With a few exceptions, there are hardly any good modern paintings of the Royals. And looking at Butah’s work alongside the photograph on which it’s based reveals why. The original photograph is charming, giving the viewer a genuine sense of the couple’s warm affection and Camilla’s notorious glint in the eye. Rendered in paint, the image loses all its humanity.
Photography has been the preeminent medium for depicting Royalty in the 20th and 21st centuries. When Queen Elizabeth II died, most national newspapers chose Cecil Beaton’s coronation portrait for their front covers. That picture best captures her beauty, dignity and the weight of the responsibility she carried her entire life. But its heightened colouring and artificial backdrop are a reminder that appearance for appearance’s sake is the essence of ritual.
Even artists of genius have failed to paint the late Queen for the same reason the Amis line is so funny: the idea of being so intimate and importuning with a Royal is absurd. Butah says: “as a portrait artist you need to understand the person behind the face — their emotions, their secrets, their soul”. But you can’t do that with the Royals because they aren’t like other people. As physical embodiments of the nation, they must simultaneously be seen to be believed while never letting in daylight on the magic.
David Hockney understood this, saying “I’m not sure how to paint her [Elizabeth II], you see, because she’s not an ordinary human being”. When discussing Lucian Freud’s 2001 portrait of Elizabeth II, it’s difficult to better The Sun’s front page headline “It’s a travesty your Majesty”. Freud liked to dominate his subjects, flaying them in oils during gruelling, hours-long sittings. He clearly wilted when confronted with the Queen who is reported, with supreme condescension to the then greatest living painter, to have said: “I’ve very much enjoyed watching you mix your colours”. The painting he produced from this encounter is a physically tiny apology for itself.
Consider the canonical Royal portraits, like the “rainbow” portrait of Elizabeth I or Van Dyck’s Charles I on horseback. These may be true to life (though it seems unlikely), but what’s more important is that they evoke a palpable sense of how the nation saw itself at a particular moment in history. But in the 20th Century, photography changed the game. By giving the illusion of candour, photography has convinced us that we can “know” the Royals.
Princess Diana bears chief responsibility for this. She had the most famous face in the world, yet of the 57 images of the King’s first wife held in the National Portrait Gallery, Organ’s is the only painting. David Starkey has compared Diana to Henry VIII for the way she manipulated and controlled her own image. Henry, Starkey says “is the only monarch whose shape we remember” — a trapezoid for the chest, two triangles for the arms in puffed sleeves with fists on hips, two lines for the wide apart legs and a triangle for the codpiece.
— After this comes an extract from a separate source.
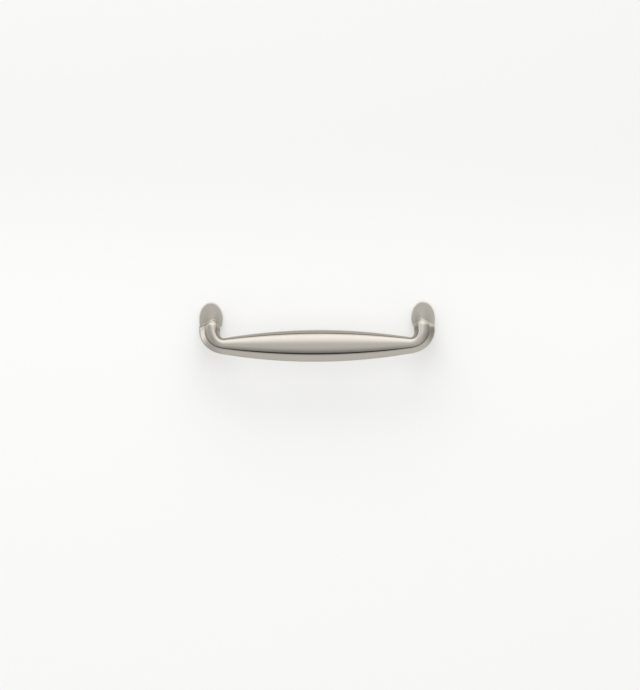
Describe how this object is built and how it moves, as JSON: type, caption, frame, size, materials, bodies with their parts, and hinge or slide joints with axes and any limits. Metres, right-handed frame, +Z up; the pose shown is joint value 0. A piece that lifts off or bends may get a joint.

But while Henry used Holbein’s portrait to project his power as head of the church as well as the country, Diana projected emotion. Whether sitting alone outside the Taj Mahal or arriving at the Serpentine Gallery in her “revenge” dress, Diana used her own image to tell a story about herself. But, of course, it’s a story as manipulative as any piece of Tudor propaganda.
In our superficial age, we have fallen for the idea that a Royal portrait must give us a false sense of intimacy with an individual Royal — and photography pulls that trick off more easily than painting. But “the person behind the face”, as Butah puts it, is necessarily unknowable while also being the least compelling thing about monarchy. What’s far more interesting is what their images can reflect back about our own national identity. Looking at this weak likeness on Tatler’s glossy cover, Britain will draw a blank.